Are wishes for death or suicidal ideation symptoms of depression in older adults? Journal Article uri icon

abstract

  • OBJECTIVE: Clinicians may question whether thoughts of being better off dead are normal consequences of aging or symptoms of depression. We examine whether thoughts of suicide are as strongly linked to depression severity in older adults as they are in other age groups. METHODS: Cross-sectional cohort study. Participants included 509,945 outpatients >18 years old from four large integrated healthcare systems in the Mental Health Research Network who completed 1.2 million Patient Health Questionnaires (PHQ) and had data to calculate Charlson Comorbidity Index scores from 2010 through 2012. The PHQ8 estimated depression severity, while suicidal ideation was measured using the 9th item of the PHQ. Data were abstracted from a Virtual Data Warehouse. RESULTS: In older adult patients, suicidal ideation was strongly associated with depression severity.
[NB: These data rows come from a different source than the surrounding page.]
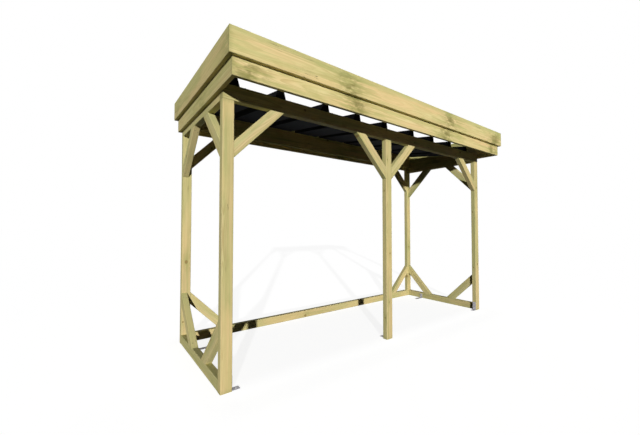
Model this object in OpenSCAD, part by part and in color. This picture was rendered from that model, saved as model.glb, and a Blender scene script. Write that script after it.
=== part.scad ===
// Open-fronted timber log store: a braced frame of treated softwood under a
// profiled steel roof that is hidden behind a stepped double fascia.
// Built in millimetres, +Z up, standing on the ground.

/* [Frame] */
// Length over the outer faces of the end posts
frame_length = 3000; // [2700:10:3300]
// Depth from the front of the front posts to the back of the back posts
frame_depth = 990; // [800:10:1400]
// Height of the front posts, up to the underside of the front beam
front_post_h = 1703; // [1400:1:2100]
// How much taller the back posts are, which gives the roof its fall
back_rise = 77; // [30:1:90]
// How far the roof climbs from the front beam to the back beam
roof_rise = 140; // [100:1:140]
// Distance of the middle post's centre from the middle of the front
middle_post_offset = -54; // [-150:1:150]

/* [Timber] */
// Wide face of a post, rail or brace
timber_w = 70; // [60:1:90]
// Narrow face of a post, rail or brace
timber_t = 45; // [35:1:60]
// Height of the front roof beam, at its low edge
beam_h = 91; // [80:1:100]
// Eased corner along each planed timber
arris = 2; // [0.5:0.5:4]
// Length that a brace reaches along a post or a beam, at its outer edge
brace_leg = 340; // [240:5:400]

/* [Fascia] */
// Height of one fascia board
fascia_h = 145; // [120:1:170]
// Thickness of one fascia board
fascia_t = 26; // [18:1:32]
// How far the lower fascia starts above the underside of the front beam
fascia_lift = 44; // [10:1:60]
// How far the upper fascia starts above the lower one
fascia_step = 102; // [70:1:118]
// Open gap between the front beam and the back of the front fascia
front_gap = 188; // [100:1:260]

/* [Roof] */
// Thickness of the roof steel
sheet_t = 1; // [0.6:0.1:1.4]
// Distance between the ribs of a roof sheet
rib_pitch = 320; // [280:1:330]
// Width that one roof sheet covers, from lap to lap
sheet_cover = 1010; // [960:1:1060]
// Height of a rib
rib_h = 48; // [25:1:48]
// Width of a rib at its foot
rib_base = 82; // [70:1:108]
// Width of a rib at its crest
rib_crest = 46; // [20:1:55]
// Width that the left-hand sheet covers after it is cut to fit
left_sheet_cover = 752; // [720:1:790]
// Height above the pan at which a lapping rib starts
lap_lift = 3; // [2:0.5:6]
// Space between a lapping rib and the leg under it
lap_clearance = 1.5; // [1:0.5:4]
// Space between the back edge of the roof and the back fascia
roof_back_clearance = 4; // [2:1:20]
// Space between the roof's outer edges and the side fascias
roof_end_clearance = 2; // [1:0.5:4]

/* [Ground brackets] */
// Length of a post bracket's foot, out over the ground
bracket_foot = 52; // [48:1:80]
// Length of a rail bracket's foot, out over the ground
rail_bracket_foot = 115; // [60:1:130]
// Height of the upright of a bracket on a post
bracket_leg = 88; // [50:1:110]
// Height of the upright of a bracket on a bottom rail
rail_bracket_leg = 54; // [40:1:58]
// Width of a bracket
bracket_w = 34; // [24:1:34]
// Thickness of the bracket steel
bracket_t = 3; // [2:0.5:4]
// Outside radius of a bracket's bend
bracket_bend = 5; // [5:0.5:8]
// Radius of the hole for the ground bolt
bracket_hole_r = 5.5; // [3:0.5:8]
// Distance from the tip of a bracket's foot to the middle of its hole
bracket_hole_inset = 22; // [16:1:26]
// Distance of a side rail's bracket from the back post
side_bracket_from_back = 200; // [80:1:300]

/* [Hidden] */

wood = [0.72, 0.68, 0.45];
steel = [0.70, 0.71, 0.72];
roof_grey = [0.30, 0.31, 0.33];

// The frame's own corner is the outer front corner of the left post; the
// part's origin is on the ground under the middle of the fascia.
fascia_front_reach = front_gap + 2 * fascia_t;
fascia_back_reach = 2 * fascia_t;
x_left = -frame_length / 2;
y_front = (fascia_front_reach - fascia_back_reach - frame_depth) / 2;

back_post_h = front_post_h + back_rise;
back_post_y = frame_depth - timber_t;
right_post_x = frame_length - timber_w;
middle_post_x = (frame_length - timber_w) / 2 + middle_post_offset;
right_rail_x = frame_length - timber_t;
side_rail_l = back_post_y - timber_t;

roof_slope = atan(roof_rise / back_post_y);
back_beam_h = beam_h + roof_rise - back_rise;
roof_front_z = front_post_h + beam_h;
lower_fascia_z = front_post_h + fascia_lift;
upper_fascia_z = lower_fascia_z + fascia_step;

roof_x0 = roof_end_clearance;
roof_x1 = frame_length - roof_end_clearance;
roof_l = (frame_depth - roof_back_clearance) / cos(roof_slope);
rib_run = (rib_base - rib_crest) / 2;
rib_angle = atan(rib_h / rib_run);
fold_shift = sheet_t * tan(rib_angle / 2);
leg_w = sheet_t / sin(rib_angle);
lap_run = rib_run * lap_lift / rib_h;
lap_inset = leg_w + lap_clearance;
upstand_h = rib_h / 2;
upstand_run = rib_run * upstand_h / rib_h;

side_bracket_y = back_post_y - side_bracket_from_back;

// Number of facets on round work
$fn = 48;

module placed() {
    translate([x_left, y_front, 0]) children();
}

// ---- Timber sections ----

// A planed timber section with its four corners eased
module eased_section(w, d) {
    polygon([
        [arris, 0], [w - arris, 0], [w, arris], [w, d - arris],
        [w - arris, d], [arris, d], [0, d - arris], [0, arris],
    ]);
}

// Upright timber
module timber_z(w, d, l) {
    linear_extrude(height = l) eased_section(w, d);
}

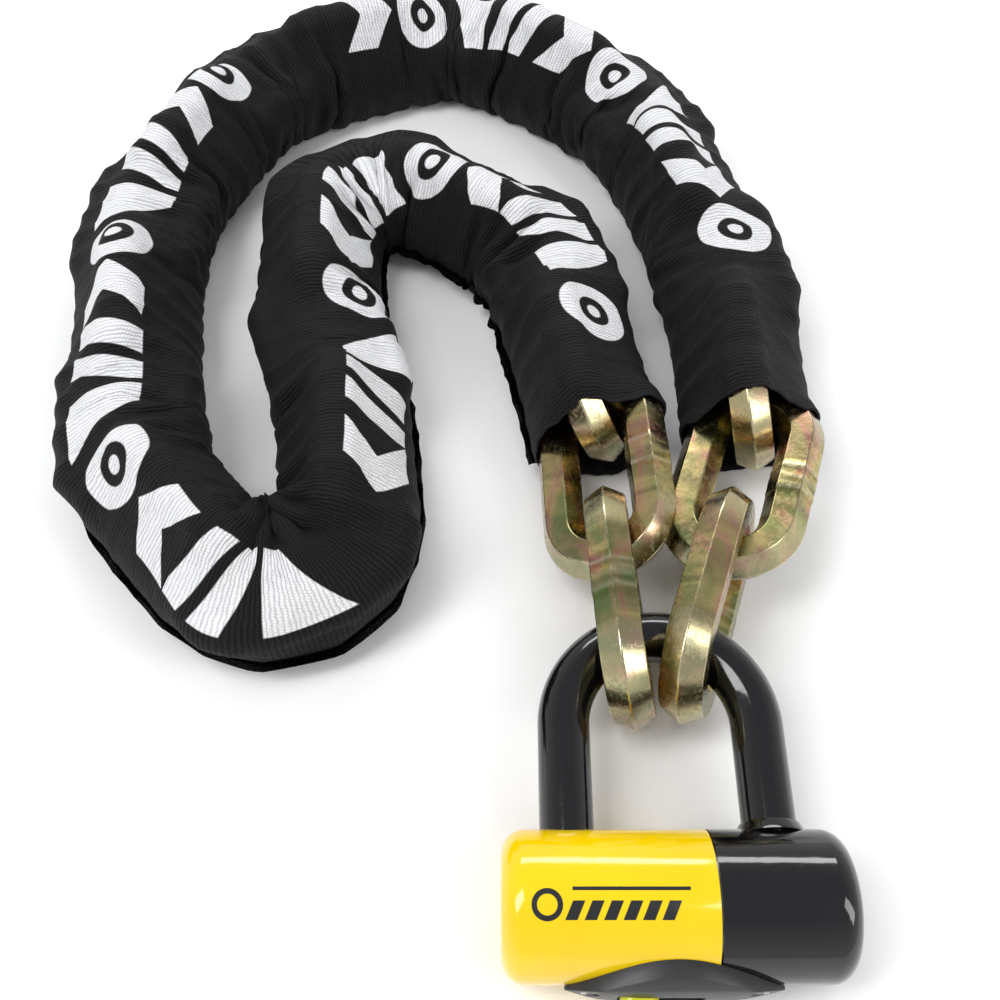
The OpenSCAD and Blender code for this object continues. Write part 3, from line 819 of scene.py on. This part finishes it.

Older adults who had at least moderately-severe depression (PHQ8 >/=15) were 48 times more likely (95% CI: 42.8-53.8) to report suicidal ideation than those with minimal or mild symptoms of depression (PHQ8 <10) after adjustment for all other variables in the model, including medical comorbidity burden. CONCLUSIONS: Depression severity was by far the strongest predictor of suicidal ideation in older adult patients. Older patients with suicidal ideation should be screened for depression.